Safety is the single most important subject for any shipping company. Getting our programmes right is imperative to future success. It goes beyond managing incidents; it is fundamental to everything we do. It’s about putting people, the employees that are the lifeblood of our companies, at the very centre of shipping and motivating them to do their very best every day.
We must develop a mindset of learning from each other and enable teams to collaborate, generate fresh ideas, and deliver solutions. Safety enables the sustainability of the shipping industry into the future, attracts high-quality talent, and supports decarbonisation and technological improvements.
However, despite its importance, safety appears to have moved down the agenda in the shipping industry. The impact is of major concern, with data showing us that the overall number of incidents and fatalities has stagnated in recent years and is at a high level. The Safety & Shipping Review 2022 from Allianz Global Corporate & Specialty revealed there were 3,000 reported shipping casualties or incidents last year, which is an increase of over 10% when compared with 2020.
Worse still is that many of the leading incidents, such as machinery damage, collisions and fires, are largely preventable. The State of Maritime Safety 2020 report by IHS Markit concluded that “multiple risks can be tackled with a focus on crew training and emergency responses, and investment in technology for tracking and monitoring vessels”. With container-carrying capacity almost doubled over the last decade and crew shortages worsened by the current geopolitical conflict, there are even higher risks for ships and the seafarers who operate them. There is a need for a new approach focusing on our people — and one that does not rely only on regulation for guidance.
The most important aspect of safety is protecting the lives of seafarers. This requires stronger collaboration and data sharing among industry members. The Seafarers International Research Centre at Cardiff University noted that under-reporting of injuries appears to be a problem of increasing, rather than diminishing, magnitude. Classification issues, such as likely suicides being reported as “suspicious” deaths, are just one example of inaccurate data impacting the quality of safety programmes. Shipping remains one of the world’s most hazardous industries, and reliable and accurate data sharing can strongly affect the industry’s ability to improve safety systems.
Behind the data are the lives of the people that work for us. Both they and their families and children, entrust us with their care and we are accountable. We need to look after our seafarers as if they were our own family.
An accident can cost a company dearly, both directly and indirectly. Insurance may cover some of the burdens, but the company will incur losses from delays, loss of revenue, compensation costs, management time and more. Accidents can also damage the image of the company, employee well-being, and the reputation of the leadership team.

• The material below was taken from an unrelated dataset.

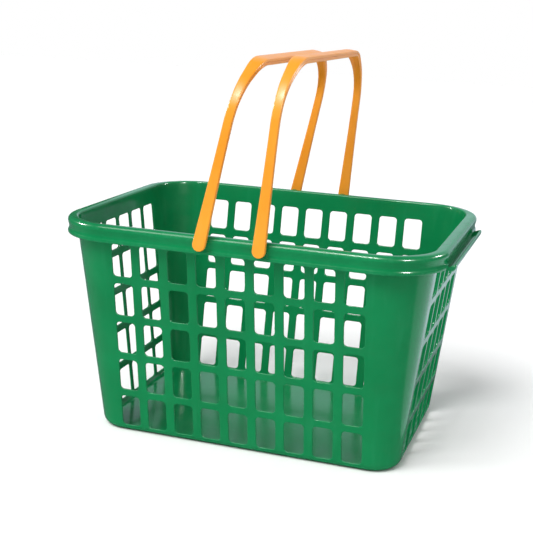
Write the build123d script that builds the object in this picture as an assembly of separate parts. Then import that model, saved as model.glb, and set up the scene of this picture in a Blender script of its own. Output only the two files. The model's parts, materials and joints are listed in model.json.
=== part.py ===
from build123d import *
import math
import os

# Hand shopping basket: a moulded tub with a turned-over rim, and two bail handles that swing on studs
# through the rim's skirt.  Millimetres, +Z up, +X along the long side, the origin under the tub's middle
# on the plane that it stands on.  The handles are drawn raised, as they are carried to the hand.

# ---- Tub -----------------------------------------------------------------------------------------------
HEIGHT = 246.0                  # from the floor that it stands on to the rim's crest
BASE_HALF = (174.5, 115.3)      # half length and half depth of the outer wall, at the bottom
TOP_HALF = (200.5, 152.6)       # the same at the rim's crest
BASE_CORNER = 32.0              # plan radius of the outer wall's corners, at the bottom
TOP_CORNER = 55.0               # the same at the rim's crest
WALL = 2.4                      # wall thickness, measured level
FLOOR = 2.6                     # floor thickness
FLOOR_EDGE = 6.0                # height where the floor pan's turned-up edge ends and the walls start
FLOOR_ROUND = 5.0               # rounding under the floor pan's edge

# ---- Openings in the walls -----------------------------------------------------------------------------
ROWS = 5
ROW_PITCH = 45.06
FIRST_ROW = 8.0                 # bottom of the lowest row
HOLE_HEIGHT = 36.6
HOLE_CORNER = 4.0
SIDE_COLUMNS = 9
SIDE_PITCH = 32.0
SIDE_HOLE = 22.0
END_COLUMNS = 5
END_PITCH = 34.0
END_HOLE = 28.0

# ---- Where the tub's walls end and its corners start ---------------------------------------------------
SIDE_REACH = 140.5              # half length of the flat side walls
END_REACH = 83.2                # half depth of the flat end walls
FAR = 300.0                     # past everything

# ---- Rim -----------------------------------------------------------------------------------------------
RIM_HALF = (211.0, 160.0)       # half length and half depth over the skirt
RIM_CORNER = 66.0
SKIRT_BOTTOM = 227.0
FLANGE = 2.6                    # thickness of the rim's level top
FLANGE_UNDER = HEIGHT - FLANGE
RIM_ROUND = 4.5                 # rounding of the rim's outer shoulder
RIM_SIDE_REACH = 144.0
RIM_END_REACH = 93.0

# ---- Upturned lip on each short end --------------------------------------------------------------------
LIP_REACH = 98.0                # half depth of the lip
LIP_BOTTOM = 223.0
LIP_TOP = 231.0
LIP_GAP = 5.0                   # width of the trough between the skirt and the lip

# ---- Handles -------------------------------------------------------------------------------------------
PIVOT_X = 32.0
PIVOT_Z = 238.8
LEFT_LEAN = 11.8                # lean of each raised handle towards +X, in degrees
RIGHT_LEAN = 4.8
FOOT_RADIUS = 6.9
FOOT_FACE = 168.6               # half depth over the feet
ARM_THICK = 5.4
GRIP_THICK = 7.0
BAIL_HEIGHT = 190.7             # from the pivot to the grip's top
SHOULDER = (164.7, 158.0)       # half depth and height where an arm's line meets the shoulder's line
GRIP_CORNER = 116.0             # half depth where the shoulder's line meets the grip's top
ARM_BEND = 62.0                 # outer radius from the arm to the shoulder
GRIP_BEND = 56.0                # outer radius from the shoulder to the grip
ARM_TOP = 126.0                 # height above the pivot where the straight arm ends
GRIP_REACH = 96.0               # half depth of the straight grip
HALF_WIDTHS = ((0.0, 6.9), (40.0, 5.9), (90.0, 4.9), (125.0, 4.6), (160.0, 5.6), (182.0, 7.5))

# ---- Pivot studs ---------------------------------------------------------------------------------------
STUD_RADIUS = 3.0
STUD_CLEARANCE = 0.05
HEAD_RADIUS = 4.2
HEAD_THICK = 2.0
RUNNING_GAP = 0.3               # between parts that move past each other
PAD_GAP = 0.5                   # between a foot, which leans in a little, and the pad behind it
PAD_FACE = FOOT_FACE - ARM_THICK - PAD_GAP
SKIRT_INNER = RIM_HALF[1] - WALL


def outline(half, radius, z):
    """A rounded rectangle of the given half sizes at height z."""
    return Plane.XY.offset(z) * RectangleRounded(2 * half[0], 2 * half[1], radius)


def tapered(inset, bottom, top):
    """The tub's tapered body between two heights, drawn in by inset all round."""
    sections = []
    for z in (bottom, top):
        share = z / HEIGHT
        half = [base + (crest - base) * share - inset for base, crest in zip(BASE_HALF, TOP_HALF)]
        radius = BASE_CORNER + (TOP_CORNER - BASE_CORNER) * share - inset
        sections.append(outline(half, radius, z))
    return loft(sections, ruled=True)


def block(x_range, y_range, z_range):
    """A box between the given limits."""
    size = [high - low for low, high in (x_range, y_range, z_range)]
    middle = [(low + high) / 2 for low, high in (x_range, y_range, z_range)]
    return Pos(*middle) * Box(*size)


def wall_shell():
    """The whole tapered wall, from the floor pan's edge to under the rim."""
    outer = tapered(0.0, FLOOR_EDGE, FLANGE_UNDER)
    return outer - tapered(WALL, FLOOR_EDGE - 1.0, FLANGE_UNDER + 1.0)


def flat_wall(base, crest, reach, columns, pitch, width):
    """A leaning wall on the +X side with its grid of openings; base and crest are its outer half sizes."""
    low = base + (crest - base) * FLOOR_EDGE / HEIGHT
    high = base + (crest - base) * FLANGE_UNDER / HEIGHT
    outer_line = [(low, FLOOR_EDGE), (high, FLANGE_UNDER)]
    inner_line = [(high - WALL, FLANGE_UNDER), (low - WALL, FLOOR_EDGE)]
    section = make_face(Plane.XZ * Polyline(*outer_line, *inner_line, close=True))
    wall = extrude(section, reach, both=True)
    opening = extrude(Plane.YZ * RectangleRounded(width, HOLE_HEIGHT, HOLE_CORNER), FAR)
    for column in range(columns):
        y = (column - (columns - 1) / 2) * pitch
        for row in range(ROWS):
            wall -= Pos(0, y, FIRST_ROW + HOLE_HEIGHT / 2 + row * ROW_PITCH) * opening
    return wall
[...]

From another perspective, there is evidence that companies with a great safety performance record also have strong commercial performance metrics and leadership. Safety empowers staff to perform well and increases trust between the company and employees.
Three years ago, a new approach was developed by establishing an industry coalition called Together in Safety. The coalition comprises all of the shipping industry groups and many of the world’s major shipping companies, as well as insurance, classification societies, and country representatives. The principal objective is to protect seafarers’ lives while delivering improved business efficiency and commercial effectiveness.
A key building block is the “framework of strategic drivers”, which underlines how Together in Safety members are tackling safety issues. Shipping companies should become familiar with the framework and test for alignment with their existing programme, making adjustments as required. There are four key strategic drivers:
1. Leadership: Visible safety leadership must stem from the top down, with the right behaviours and mindset modelled by the chief executive and management team. Starting every conversation with safety, visiting people on the front line, leading the programme and reviewing progress, taking corrective action where required.
2. Incident Prevention: Together in Safety has identified 14 categories of major incident types involving casualties or high-cost insurance claims. Proven best practices have been identified allowing companies to address those major incident types that are the most important for their activities and risk exposure.
3. Well-being and Care: Ensuring well-being and showing care is key to developing a healthy, happy and high-performing team. Together in Safety includes recommendations to deliver a high-quality well-being and care programme, and improve seafarer mental health-related aspects.
4. Collaboration: Industry groups and shipping companies are combining collective knowledge and expertise for the benefit of the wider industry. Focused collaboration will provide reliable and accurate incident data, and develop solutions to deliver improved performance.
The consortium is also working with and learning from, other industries, including air and rail, that have faced similar challenges and made significant improvements.
Safety is key to shipping’s future success. Implementing these strategies will require passion, dedication and motivation to put seafarers at the very centre of the shipping industry. Our employees are the new customer of the future; they must feel valued and cared for.